Kelonia isn't alone in trying to crack in vivo CAR-T. The field is crowded with well-funded startups, including Umoja Biopharma, Capstan Therapeutics, Interius BioTherapeutics, and several others working on different delivery technologies (lipid nanoparticles, non-viral vectors, engineered viral capsids).
The strategic logic is compelling. Today's approved CAR-T therapies are medical marvels, but they're also logistical nightmares. A patient needs to visit a specialized center, undergo a blood draw called leukapheresis, wait weeks for their cells to be manufactured, receive lymphodepleting chemotherapy to make room for the new cells, and then get the infusion. The whole process is expensive, time-consuming, and available only at major academic medical centers.
In vivo CAR-T promises to compress all of that into something closer to a standard infusion. No cell collection. No factory. No weeks of waiting. If it works, it could bring CAR-T therapy to community hospitals and clinics that currently can't offer it.
That "if" is doing a lot of heavy lifting, though.
In vivo gene delivery is genuinely hard. When you inject viral particles into a person's bloodstream, you need them to find the right cells (T cells) and only those cells. Transducing the wrong cell type could cause unpredictable problems. There's also the risk of insertional mutagenesis, where the viral vector integrates its genetic cargo into a dangerous spot in the genome, potentially triggering new cancers.
Dose control is another headache. With ex vivo CAR-T, you know exactly how many engineered cells you're putting back into the patient because you counted them in the lab. With in vivo delivery, you're relying on the body to do the manufacturing, and bodies are notoriously variable.
Then there's durability. Will a single IV dose generate enough CAR-T cells to provide lasting cancer control? Will those cells persist, or will the immune system clear them? First-in-human Phase 1 clinical data from Kelonia (highlighted at the 2025 ASH Annual Meeting) looked encouraging, but early clinical results have a long history of making things look easier than they turn out to be at scale.

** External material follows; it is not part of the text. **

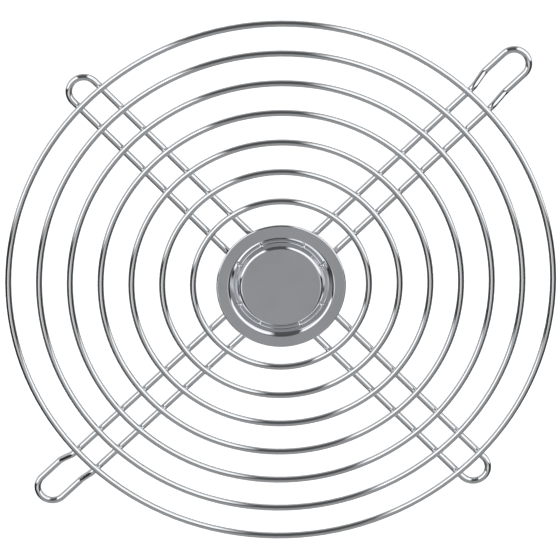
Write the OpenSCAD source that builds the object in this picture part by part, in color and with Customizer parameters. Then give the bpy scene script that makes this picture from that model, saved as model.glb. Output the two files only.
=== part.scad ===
// Wire guard for an oval 172 x 150 mm axial fan.
// Concentric rings are welded across four hairpins of round wire, and a pressed disc is
// welded over the hairpins' open ends. The two long hairpins step back to the screw loops.
// The origin is on the guard's axis, in the plane that the screw loops rest on. +Z points
// out of the guard's front, where the rings are, and +X runs along the long hairpins.

/* [Fan] */
// Distance between the fan's two screw holes, which the long hairpins reach
screw_spacing = 162; // [154:0.5:176]
// Distance from a screw hole's centre to the outermost ring, at the centre of its wire
screw_to_ring = 12.4; // [11.5:0.1:14]

/* [Rings] */
// Diameter of the innermost ring, at the centre of its wire
inner_ring_d = 44.3; // [40:0.1:56]
// Number of rings, evenly spaced
ring_count = 7; // [4:1:9]
// Diameter of the rings' wire
ring_wire_d = 1.6; // [1.2:0.1:2]

/* [Hairpins] */
// Diameter of the hairpins' wire
leg_wire_d = 1.7; // [1.4:0.1:2.4]
// Width of a screw loop, between the centres of its wire
screw_loop_w = 7.5; // [6.5:0.1:9]
// Spacing of a long hairpin's legs, between centres
long_leg_w = 6.95; // [6.5:0.05:8]
// Spacing of a short hairpin's legs, between centres
short_leg_w = 7.5; // [6.5:0.05:8]
// Distance from the outermost ring to the centre of a short hairpin's end loop
short_reach = 2; // [1.5:0.1:6]
// Distance from the axis to the cut ends of the hairpins, under the disc
leg_end_r = 8.5; // [8:0.1:10]

/* [Step to the screw loops] */
// How far the screw loops are set back behind the legs
step_h = 2.85; // [2:0.05:4]
// Length of the step along the leg, between its two corners
step_run = 4; // [3.5:0.1:5]
// Bend radius at the corners of the step, at the centre of the wire
step_bend_r = 2.4; // [2:0.1:3]

/* [Centre disc] */
// Diameter of the disc
disc_d = 32.6; // [30:0.1:35]
// Thickness of the disc's sheet
disc_sheet = 0.7; // [0.6:0.05:0.9]
// Diameter of the circle on which the bead is welded to the legs
weld_circle_d = 23.2; // [22:0.1:24]
// Width of the bead's flat floor, before its corners are rounded
bead_floor_w = 0.9; // [0.9:0.05:1.2]
// Depth of the bead below the face of the disc
bead_depth = 1.5; // [1.2:0.05:1.8]
// Radial run of the bead's wall towards the middle
inner_wall_run = 1; // [0.9:0.05:1.3]
// Radial run of the bead's wall towards the rim
outer_wall_run = 1.25; // [1:0.05:1.6]
// Bend radius of the sheet, at the middle of its thickness
disc_bend_r = 0.65; // [0.55:0.05:0.7]
// Diameter of the pit that each weld leaves in the bead's floor
weld_pit_d = 1; // [0.8:0.1:1.2]
// Depth of a weld's pit
weld_pit_depth = 0.25; // [0.1:0.05:0.25]

/* [Assembly] */
// How far the legs rise from the step to the axis, which crowns the guard forward
crown_h = 1.25; // [0:0.05:3]
// How far each welded joint is pressed together
weld_depth = 0.2; // [0.1:0.05:0.3]

/* [Hidden] */
// Clear length of straight leg between the outermost ring and the step's first bend
step_clear = 0.1;
// A bend's wire is this much fuller in radius than a straight, and laps over its end
bend_swell = 0.01;
bend_lap = 0.1;
// Sides of a wire's section, steps of a full turn and steps of a corner in the sheet
section_fn = 32;
turn_fn = 180;
corner_steps = 8;

ring_wire_r = ring_wire_d / 2;
leg_wire_r = leg_wire_d / 2;
screw_r = screw_spacing / 2;
outer_ring_r = screw_r - screw_to_ring;
ring_pitch = (outer_ring_r - inner_ring_d / 2) / (ring_count - 1);

// The screw loops lie on the mounting plane, and the legs stand step_h in front of them
loop_z = leg_wire_r + bend_swell;
step_angle = atan(step_h / step_run);
step_r = outer_ring_r + ring_wire_r + step_clear + step_bend_r * tan(step_angle / 2);

// Height of a leg's centre line at distance r from the axis
function leg_z(r) = loop_z + step_h + crown_h * (1 - r / step_r);

// Height of a ring's centre line, pressed into the legs that carry it
function ring_z(r) = leg_z(r) + leg_wire_r + ring_wire_r - weld_depth;

// Radius of ring k, counted outwards from 1
function ring_r(k) = inner_ring_d / 2 + (k - 1) * ring_pitch;

function unit(v) = v / norm(v);

// Angle through which a path turns at b on its way from a to c
function turn(a, b, c) = acos(unit(b - a) * unit(c - b));

// Distance from corner b to where a bend of radius r begins
function setback(a, b, c, r) = r * tan(turn(a, b, c) / 2);

// Straight round wire of diameter d from p to q
module rod(p, q, d) {
  v = q - p;
  translate(p) rotate([0, acos(v.z / norm(v)), atan2(v.y, v.x)])
    cylinder(h = norm(v), d = d, $fn = section_fn);
}

// Arc of round wire of diameter d and centre-line radius r, starting on +X
module arc(angle, r, d) {
  rotate_extrude(angle = angle, $fn = turn_fn) translate([r, 0]) circle(d = d, $fn = section_fn);
}

// Bend of radius r at corner b, on the way from a to c
module bend(a, b, c, r, d) {
  along = unit(b - a);
  onward = unit(c - b);
  inward = unit(onward - (onward * along) * along);
  out = -inward;
  up = cross(out, along);
  centre = b - setback(a, b, c, r) * along + r * inward;
  multmatrix([
    [out.x, along.x, up.x, centre.x],
    [out.y, along.y, up.y, centre.y],
    [out.z, along.z, up.z, centre.z],
    [0, 0, 0, 1]
  ]) arc(turn(a, b, c), r, d);
}

// Wire along points p, bent to radius r at each inner point and lapping past the last one
module bent_wire(p, r, d) {
  last = len(p) - 1;
  trim = [for (i = [0:last])
    i == 0 ? 0 : i == last ? -bend_lap : setback(p[i - 1], p[i], p[i + 1], r) - bend_lap];
  for (i = [0:last - 1]) {
    along = unit(p[i + 1] - p[i]);
    rod(p[i] + trim[i] * along, p[i + 1] - trim[i + 1] * along, d);
  }
  if (last > 1) for (i = [1:last - 1]) bend(p[i - 1], p[i], p[i + 1], r, d + 2 * bend_swell);
}

// Centre line of one long leg, from its cut end out to the start of the screw loop
function long_leg_path() = [
  [leg_end_r, long_leg_w / 2, leg_z(leg_end_r)],
  [step_r, long_leg_w / 2, leg_z(step_r)],
  [step_r + step_run, screw_loop_w / 2, loop_z],
  [screw_r, screw_loop_w / 2, loop_z]
];

// Centre line of one short leg, from its cut end out to the start of its end loop
function short_leg_path() = let (end_r = outer_ring_r + short_reach) [
  [leg_end_r, short_leg_w / 2, leg_z(leg_end_r)],
  [end_r, short_leg_w / 2, leg_z(end_r)]
];

// Hairpin along +X: a leg and its mirror image, joined by a half turn of wire
module hairpin(path) {
  end = path[len(path) - 1];
  for (side = [0, 1]) mirror([0, side, 0]) bent_wire(path, step_bend_r, leg_wire_d);
  translate([end.x, 0, end.z]) rotate([0, 0, -90]) arc(180, end.y, leg_wire_d + 2 * bend_swell);
}

module ring(k) {
  color("silver") translate([0, 0, ring_z(ring_r(k))]) arc(360, ring_r(k), ring_wire_d);
}

// Hairpin at its place round the axis, with the seats that the rings are welded into
module seated_hairpin(path, azimuth) {
  color("lightgray") difference() {
    rotate([0, 0, azimuth]) hairpin(path);
    for (k = [1:ring_count]) ring(k);
  }
}

module long_hairpin(k) seated_hairpin(long_leg_path(), 180 * (k - 1));

module short_hairpin(k) seated_hairpin(short_leg_path(), 90 + 180 * (k - 1));

function heading(v) = atan2(v.y, v.x);

function direction(angle) = [cos(angle), sin(angle)];

// Points of the path p, each with its heading, with the corners rounded to radius r
function rounded(p, r) = [
  [p[0], heading(p[1] - p[0])],
  for (i = [1:len(p) - 2])
    let (
      from = heading(p[i] - p[i - 1]),
      to = heading(p[i + 1] - p[i]),
      side = sign(to - from) * r,
      start = p[i] - setback(p[i - 1], p[i], p[i + 1], r) * direction(from),
      centre = start + side * direction(from + 90)
    )
    for (k = [0:corner_steps])
      let (now = from + (to - from) * k / corner_steps)
      [centre - side * direction(now + 90), now],
  [p[len(p) - 1], heading(p[len(p) - 1] - p[len(p) - 2])]
];

// The disc's sheet at half its thickness, from the axis out to the centre of the round rim
function disc_path() = let (
  floor_z = leg_z(weld_circle_d / 2) + leg_wire_r - weld_depth + disc_sheet / 2,
  floor_in = weld_circle_d / 2 - bead_floor_w / 2,
  floor_out = weld_circle_d / 2 + bead_floor_w / 2
) [
  [0, floor_z + bead_depth],
  [floor_in - inner_wall_run, floor_z + bead_depth],
  [floor_in, floor_z],
  [floor_out, floor_z],
  [floor_out + outer_wall_run, floor_z + bead_depth],
  [disc_d / 2 - disc_sheet / 2, floor_z + bead_depth]
];

module disc_blank() {
  half = disc_sheet / 2;
  sheet = rounded(disc_path(), disc_bend_r);
  rim = sheet[len(sheet) - 1][0];
  rotate_extrude($fn = turn_fn) polygon(concat(
    [for (s = sheet) s[0] + half * direction(s[1] + 90)],
    [for (k = [1:2 * corner_steps - 1]) rim + half * direction(90 - 90 * k / corner_steps)],
    [for (i = [len(sheet) - 1:-1:0]) sheet[i][0] - half * direction(sheet[i][1] + 90)]
  ));
}

// Pits in the floor of the bead, over its welds to a pair of legs along +X that are legs_w apart
module weld_pits(legs_w) {
  ball_r = (pow(weld_pit_d / 2, 2) + pow(weld_pit_depth, 2)) / (2 * weld_pit_depth);
  floor_top = leg_z(weld_circle_d / 2) + leg_wire_r - weld_depth + disc_sheet;
  for (side = [-1, 1])
    translate([
      sqrt(pow(weld_circle_d, 2) - pow(legs_w, 2)) / 2,
      side * legs_w / 2,
      floor_top - weld_pit_depth + ball_r
    ]) sphere(r = ball_r, $fn = section_fn);
}

// The disc, with a shallow seat and a pit in its bead where it is welded to each leg
module centre_disc() {
  color("lightsteelblue") difference() {
    disc_blank();
    for (turn_by = [0, 180]) {
      rotate([0, 0, turn_by]) hairpin(long_leg_path());
      rotate([0, 0, turn_by + 90]) hairpin(short_leg_path());
      rotate([0, 0, turn_by]) weld_pits(long_leg_w);
      rotate([0, 0, turn_by + 90]) weld_pits(short_leg_w);
    }
  }
}

for (k = [1:ring_count]) ring(k);
for (k = [1, 2]) long_hairpin(k);
for (k = [1, 2]) short_hairpin(k);
centre_disc();
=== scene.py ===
import bmesh
import bpy
from mathutils import Matrix, Vector

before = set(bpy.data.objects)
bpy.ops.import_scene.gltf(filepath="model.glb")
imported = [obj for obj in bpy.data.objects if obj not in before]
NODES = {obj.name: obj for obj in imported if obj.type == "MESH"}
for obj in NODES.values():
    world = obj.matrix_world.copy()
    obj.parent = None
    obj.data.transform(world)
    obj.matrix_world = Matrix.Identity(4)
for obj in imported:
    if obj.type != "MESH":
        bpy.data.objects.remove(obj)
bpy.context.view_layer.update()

MM = 0.001
scene = bpy.context.scene

# ---------------------------------------------------------------- camera

# The picture's own axes, seen from the guard: its right, its top, and the way back to the camera
RIGHT = Vector((0.71889, -0.69474, 0.02313))
UP = Vector((0.65841, 0.66988, -0.34316))
BACK = Vector((0.22291, 0.26192, 0.93899))
TARGET = Vector((0, 0, 5.04 * MM)) - 0.246 * MM * RIGHT + 0.799 * MM * UP
DISTANCE = 1.5816
LENS, SENSOR = 403.84, 36


def make_camera():
    data = bpy.data.cameras.new("photo_camera")
    data.lens = LENS
    data.sensor_width = SENSOR
    data.clip_start, data.clip_end = 0.05, 50
    cam = bpy.data.objects.new("photo_camera", data)
    turn = Matrix((RIGHT, UP, BACK)).transposed().to_4x4()
    cam.matrix_world = Matrix.Translation(TARGET + DISTANCE * BACK) @ turn
    scene.collection.objects.link(cam)
    scene.camera = cam


# ---------------------------------------------------------------- node helper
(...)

The broader in vivo CAR-T field remains pre-commercial. No in vivo CAR-T product has been approved anywhere in the world. The entire category is still proving basic safety and feasibility in Phase 1 trials.
Zoom out, and the Kelonia deal reflects a broader trend across the industry. Large pharma companies are increasingly competing not just for drugs, but for delivery platforms that can serve as engines for multiple products.
Start-up financing in gene, cell, and RNA therapies surged in late 2025, with Q4 seeing 14 transactions worth $557 million, a 141% increase in value compared to the prior quarter. Capital is flowing toward fewer, higher-quality platform companies. The acquirers aren't buying one drug; they're buying the ability to make many.
The in vivo CAR-T market, while tiny today (estimated at roughly $368 million in 2024), is projected to grow at about 33% annually through 2034. If even a fraction of that forecast materializes, the companies that locked in platform access early will have a significant head start.
Lilly clearly believes that future is coming. With Kelonia and Orna in the fold, they now own two distinct in vivo cell therapy platforms (lentiviral and circular RNA), giving them multiple shots on goal across different delivery modalities.
That depends entirely on whether in vivo CAR-T works in humans the way it works in mice. If KLN-1010 produces safe, durable responses in its Phase 1 trial, the deal will look like a steal. If the platform stumbles on safety signals or underwhelming efficacy, it'll look like Lilly overpaid for a science project.
The honest answer is that nobody knows yet. And that's exactly the point. Lilly is making a bet that the science will mature, that the platform will generalize, and that in vivo cell therapy will eventually become the default way to treat blood cancers (and maybe much more).
It's a $7 billion wager on a future that doesn't exist yet. But if you're sitting on a mountain of GLP-1 cash and watching your oncology competitors build next-generation platforms, standing still might be the riskiest move of all.